Further, each current hardware or software solution involves a number of tradeoffs involving factors such as battery life, wearability and connectivity. The AAR exec predicts progress will be made in the next few years toward a single AR platform with much better performance for all applications and in all environments. And early adopters or experimenters like AAR will have a lot to say about the technology’s development.
Apart from AR, AAR is still working on drone-based inspections, digital maintenance workflows, and artificial intelligence capabilities embedded in its core business applications.
Across the Pacific, GAMECO has also been active in AR, notes CEO Norbert Marx. “We have researched and compared different AR glasses and invested in about a dozen sets,” Marx says. Most of GAMECO’s AR glasses are deployed in line maintenance, especially in domestic outstations like Shenzhen, but also in international stations in Australia and New Zealand. “The main purpose is to use AR for remote support of production by engineering.” So far this has happened not routinely, but only in selected cases.
GAMECO is also working with some of its customers that want to use AR to oversee maintenance of their aircraft during the virus crisis.
For training mechanics, Marx says his MRO has found other technologies to be more efficient than AR. These tools include online training, for example on aircraft types and aviation regulations, two-dimensional simulators for aircraft type training and three-dimensional simulators for engine run-up training. “We are experimenting with remote quality inspections,” Marx says. “But for regulatory reasons, they are not in daily use.”

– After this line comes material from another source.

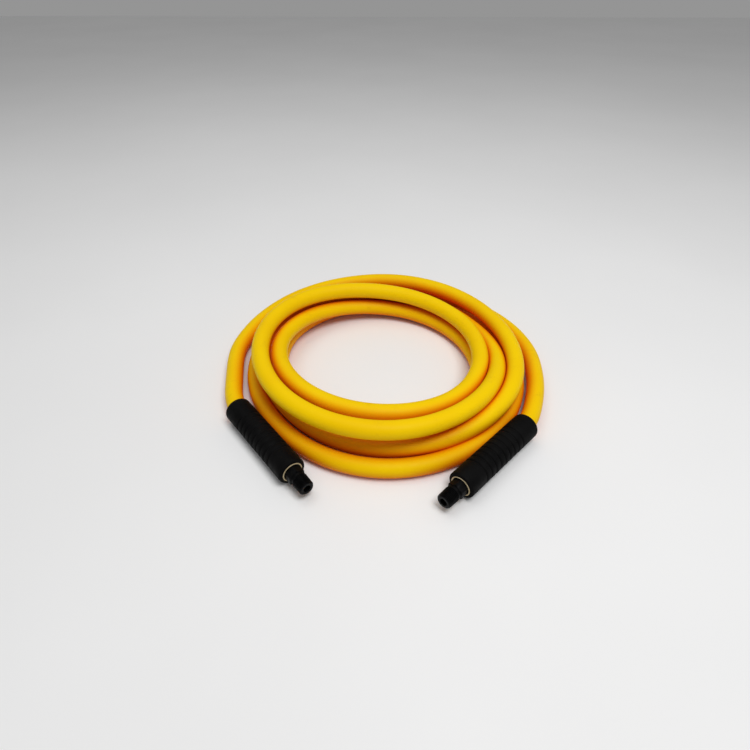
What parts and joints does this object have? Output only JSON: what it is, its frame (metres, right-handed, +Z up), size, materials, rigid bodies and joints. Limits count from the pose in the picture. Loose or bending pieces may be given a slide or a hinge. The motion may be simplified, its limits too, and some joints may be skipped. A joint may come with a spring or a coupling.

Even smaller shops are pursuing digital innovation. Over the last six months, AJW Technique has audited its processes to find the hurdles distracting technicians from touch time on components, explains strategy and business development manager Monica Badra. “We have set up a digital incubator team to act as change agents focused on process reengineering and adoption of new technologies,” Badra explains.
During the last quarter of 2020, the MRO focused on personal interviews to highlight recurring problems and design a digital roadmap to counter key pain points and improve efficiency. “Digital advancement has gone from nice-to-have to essential for survival,” Badra stresses.
Short-term, AJW Technique has been deploying tablets on the shop floor to reduce paper printing and streamline entries into enterprise resource planning system. “The technology needs to work for us, not the other way around,” Badra says.
The MRO has used a gaming system to give mechanics visibility of contracted turnaround times, prioritize work flows across all teams and manage performance management. It is now looking into asset tracking to ensure real-time visibility of units both on the shop floor and en-route to customers.
Medium- to long-term, AJW Technique will integrate with customers through portals that show work order status in its facility. This sounds a bit similar to the way major airframe shops show check status to their customers.
Badra says software will also enable accurate forecasts of work on both scheduled and unscheduled removals. And the MRO will use a flexible resource allocation model to obtain insights into the training and qualifications required for mechanics to fulfill work plans. In addition, the model will improve material forecasting, reducing holds on piece parts.